Le personnage principal, Leo Kall, est un scientifique travaillant pour l’armée de l’Etat mondial. Patriote fervent, il est convaincu que tous les traîtres doivent être « éliminés » pour préserver le régime. Il met au point un sérum qui, une fois injecté, contraint la personne à dire la vérité et à révéler toutes ses pensées opposées au régime. Il baptise cette invention de son propre nom : Kallocaïne. Cependant, il est aussi un personnage profondément anxieux, persuadé que sa femme est amoureuse de son supérieur, Rissen. Obsédé par l'idée d’obtenir la vérité d’elle, il se retrouve entraîné dans une spirale de problèmes qui constituent le cœur du roman.

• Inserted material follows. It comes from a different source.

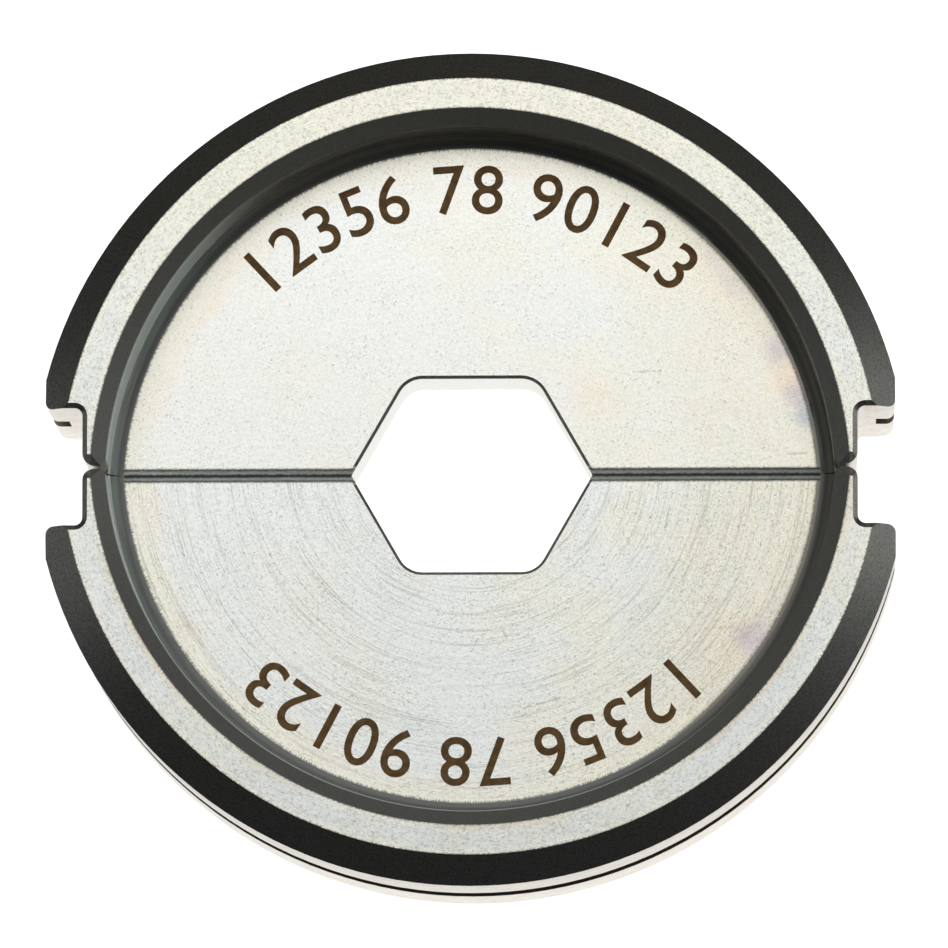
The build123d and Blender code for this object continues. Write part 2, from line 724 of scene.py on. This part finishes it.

Pour ma part, ce roman ne m’a pas convaincu ; j’ai trouvé que l’univers créé par l’autrice manquait de connexion avec la réalité. J’aurais aimé en apprendre davantage sur le fonctionnement de cet Etat mondial, mais l’intrigue se déroule principalement dans une salle d’interrogatoire où Leo administre la Kallocaïne aux épouses de soldats pour obtenir des informations sur eux. Il n’y a aucune indication sur l’événement qui a conduit à la consolidation de cet Etat, ni de descriptions du quotidien : à quoi ressemblait le paysage, quel temps faisait-il, comment les habitant.es occupaient-ils leur temps libre (même s’il s’agissait de regarder des émissions de propagande, par exemple) ?

J’ai trouvé l’idée de base intéressante, surtout dans le contexte historique de l’époque, où certains pays s’orientaient vers une économie planifiée et une société collectiviste, et où l’autrice imagine une version dystopique de cette évolution. Cependant, elle semble hésiter entre construire son univers et explorer les insécurités de Leo, et au final, elle ne parvient à approfondir ni l’un ni l’autre.

Ce n’est pas un roman très long, mais j’ai trouvé sa lecture laborieuse. La science-fiction et les romans dystopiques ne sont pas mon genre de prédilection, mais je pense lui avoir donné une chance honnête. Pour un lecteur comme moi, le livre aurait pu mieux fonctionner si l’autrice avait clairement choisi un axe principal et relégué l’autre à un rôle secondaire au lieu de tenter d’équilibrer les deux. Alors, j’attribue au roman la note de trois sur dix.